■ SOURCE EXCERPT ■
>>
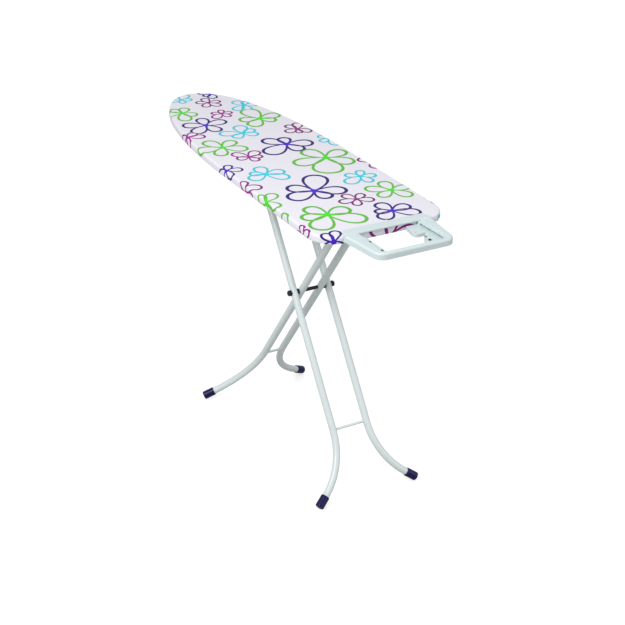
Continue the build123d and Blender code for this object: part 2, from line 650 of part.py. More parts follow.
def make_rest_fixings():
    """Spacers between the brackets and what they carry, and the screws through them."""
    spacers = [spacer(x, y, LEDGE_Z[0]) for x, y in REST_SCREWS]
    spacers += [spacer(x, y, RIM_BOTTOM) for x, y in RIM_SCREWS]
    screws = [screw(x, y, LEDGE_Z[1], BRACKET_Z[0] - 1) for x, y in REST_SCREWS]
    screws += [screw(x, y, BRACKET_Z[0], RIM_BOTTOM + RIM_T) for x, y in RIM_SCREWS]
    save("rest_spacers", Compound(spacers))
    save("rest_screws", Compound(screws))


def main():
    os.makedirs("parts", exist_ok=True)
    make_cover()
    make_pad()
    make_top_panel()
    make_rim()
    make_braces()
    make_guide_rails()
    make_rack()
    make_rivets()
    make_hinge()
    make_leg("outer_leg", 1, OUTER_Y, OUTER_BEND_FROM, OUTER_BEND_DEG, SLIDE_X,
             BAR_R + RUNNING, PIN_R + RUNNING, OUTER_WIRE_Z)
    make_leg("inner_leg", -1, INNER_Y, INNER_BEND_FROM, INNER_BEND_DEG, HINGE_X,
             PIN_R + RUNNING, PIN_R, INNER_WIRE_Z)
    make_pivot()
    make_carriage()
    make_lever()
    make_lever_spring()
    make_iron_rest()
    make_rest_brackets()
    make_rest_fixings()


main()
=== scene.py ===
import json
import math

import bpy
import numpy as np
from bpy.props import FloatProperty, FloatVectorProperty, IntProperty, PointerProperty
from mathutils import Matrix, Vector
from mathutils.geometry import interpolate_bezier


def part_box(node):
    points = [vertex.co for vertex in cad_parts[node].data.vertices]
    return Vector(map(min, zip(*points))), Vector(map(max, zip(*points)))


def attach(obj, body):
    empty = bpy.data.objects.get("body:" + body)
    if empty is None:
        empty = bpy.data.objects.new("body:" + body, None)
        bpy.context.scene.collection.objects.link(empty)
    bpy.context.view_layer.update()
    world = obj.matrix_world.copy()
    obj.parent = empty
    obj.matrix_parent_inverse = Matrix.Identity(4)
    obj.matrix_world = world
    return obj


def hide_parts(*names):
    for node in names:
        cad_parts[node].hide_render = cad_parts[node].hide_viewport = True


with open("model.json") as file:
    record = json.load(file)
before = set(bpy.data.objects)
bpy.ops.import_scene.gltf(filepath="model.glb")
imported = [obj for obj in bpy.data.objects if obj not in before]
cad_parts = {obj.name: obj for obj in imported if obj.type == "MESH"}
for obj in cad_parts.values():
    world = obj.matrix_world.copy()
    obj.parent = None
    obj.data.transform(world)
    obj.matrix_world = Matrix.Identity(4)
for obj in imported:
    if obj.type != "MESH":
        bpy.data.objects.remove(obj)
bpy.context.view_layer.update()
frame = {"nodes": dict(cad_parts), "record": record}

bl_info = {
    "name": "Folding Ironing Board",
    "version": (1, 0, 0),
    "blender": (4, 5, 0),
    "location": "3D View > Sidebar > Ironing Board",
    "description": "Printed cover, pad, mesh top, finishes and studio for a folding ironing board",
    "category": "Add Mesh",
}

# ---- places taken from the frame, in metres ----
COVER_LOW, COVER_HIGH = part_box("cover")
PAD_LOW, PAD_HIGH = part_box("foam_pad")
TOP_LOW, TOP_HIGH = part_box("top_panel")
REST_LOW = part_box("iron_rest")[0]
AXLE_LOW, AXLE_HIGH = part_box("pivot_axle")

# ---- the board's plan ----
MM = 0.001
CORNER_RADIUS = 75 * MM
NOSE_START = 0.0
NOSE_PULL_X = -420 * MM
NOSE_PULL_Y = 130 * MM
SPINE = (-560 * MM, 400 * MM)   # ends of the line that the inner rings shrink to
TUCK_BACK = 1.0 * MM            # the cover sinks this far before the rest's strap
DENT_DEPTH = 0.5 * MM
DENT_RAMP = 3 * MM              # length over which the cover sinks
TOP_WANDER = 0.12 * MM          # unevenness of the cover's flat top
# How far each ring of the hem lies in from the edge and up from the bottom, in millimetres.
HEM_RINGS = ((0.5, 0.9), (1.5, 0.35), (3.2, 0.2), (5.0, 0.3), (6.6, 0.75), (7.2, 1.3))
HEM_STEP = 1.4 * MM             # cloth between two rings of the hem
PAD_LUMPS = 0.1 * MM            # unevenness of the pad

# ---- the printed flowers ----
# Each motif has five petals: turn in degrees, share of the flower's size, half width over length.
MOTIFS = {
    "wide": ((148, 1.0, .30), (67, .77, .29), (12, .54, .34), (-76, .79, .31), (-135, .67, .31)),
    "clover": ((45, 1.0, .28), (101, .68, .34), (-156, .68, .32), (-98, .68, .29), (-43, .95, .31)),
    "daisy": ((54, .94, .28), (103, .77, .31), (-172, .75, .33), (-107, .58, .30), (-57, .80, .33)),
    "star": ((-125, 1.0, .27), (171, .88, .30), (93, .80, .29), (24, .91, .29), (-62, .83, .29)),
    "sprig": ((-64, 1.0, .29), (-129, .64, .31), (150, .62, .29), (75, .66, .29), (7, .74, .29)),
    "fan": ((-26, 1.0, .36), (-88, .88, .26), (38, .72, .30), (110, .68, .30), (-160, .72, .30)),
}
TINTS = {
    "purple": ((.026, .004, .185), (.062, .008, .600)),
    "green": ((.120, .480, .040), (.060, .720, .012)),
    "cyan": ((.035, .560, .680), (.012, .640, .780)),
    "magenta": ((.250, .008, .210), (.380, .008, .330)),
    "plum": ((.170, .014, .145), (.290, .022, .240)),
}
# Motif, tint, place on the flat cloth in millimetres, turn in degrees, size in millimetres.
FLOWERS = (
    ("wide", "purple", 239, -50, 0, 119),
    ("clover", "green", 405, -104, 0, 110),
    ("daisy", "purple", 462, 71, 0, 83),
    ("star", "green", 334, 151, 0, 75),
    ("sprig", "cyan", 203, 127, 0, 70),
    ("daisy", "cyan", 63, -114, -14, 78),
    ("star", "plum", 346, 26, 34, 54),
    ("fan", "green", 28, 112, 0, 124),
    ("daisy", "green", 245, -212, 74, 66),
    ("sprig", "magenta", 120, -228, 128, 62),
    ("star", "purple", -14, -203, 52, 52),
    ("daisy", "magenta", 118, 226, -80, 60),
    ("daisy", "purple", 553, -170, 92, 56),
    ("wide", "magenta", 581, 2, -60, 92),
    ("clover", "green", 362, -262, 60, 62),
    ("star", "magenta", 452, -232, 20, 42),
    ("sprig", "cyan", 560, -238, 140, 52),
    ("star", "purple", 452, 247, 200, 56),
    ("daisy", "cyan", 556, 222, 200, 46),
    ("clover", "magenta", -82, -92, 170, 58),
    ("wide", "purple", -128, 62, 150, 104),
    ("sprig", "cyan", -112, 206, 60, 62),
    ("star", "green", -190, -128, 30, 84),
    ("daisy", "plum", -232, 158, 95, 60),
    ("clover", "cyan", -276, -14, 205, 72),
    ("daisy", "magenta", -318, -186, 20, 58),
    ("wide", "green", -372, 98, 32, 98),
    ("star", "purple", -392, -86, 75, 82),
    ("sprig", "magenta", -470, 10, 10, 52),
    ("daisy", "cyan", -512, 112, 250, 62),
    ("clover", "green", -530, -104, 300, 74),
    ("star", "plum", -586, 18, 150, 50),
    ("daisy", "purple", -664, 66, 40, 58),
    ("sprig", "cyan", -652, -52, 200, 56),
)
PETALS = 5
PETAL_PEAK = 1.5 * math.sqrt(3)   # scales t * sqrt(1 - t) to a peak of one
INK_EDGE = 0.35 * MM              # softness of a printed line's edge
LINE_SIZES = (50, 110)            # flower sizes in millimetres that get the thin and the wide line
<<
■ WORK INSTRUCTIONS ■
Each line from the one containing "make_lever()" through the one containing "for node in" must be retyped exactly, the first and last of these included.

■ CORRECT ANSWER ■
    make_lever()
    make_lever_spring()
    make_iron_rest()
    make_rest_brackets()
    make_rest_fixings()


main()
=== scene.py ===
import json
import math

import bpy
import numpy as np
from bpy.props import FloatProperty, FloatVectorProperty, IntProperty, PointerProperty
from mathutils import Matrix, Vector
from mathutils.geometry import interpolate_bezier


def part_box(node):
    points = [vertex.co for vertex in cad_parts[node].data.vertices]
    return Vector(map(min, zip(*points))), Vector(map(max, zip(*points)))


def attach(obj, body):
    empty = bpy.data.objects.get("body:" + body)
    if empty is None:
        empty = bpy.data.objects.new("body:" + body, None)
        bpy.context.scene.collection.objects.link(empty)
    bpy.context.view_layer.update()
    world = obj.matrix_world.copy()
    obj.parent = empty
    obj.matrix_parent_inverse = Matrix.Identity(4)
    obj.matrix_world = world
    return obj


def hide_parts(*names):
    for node in names:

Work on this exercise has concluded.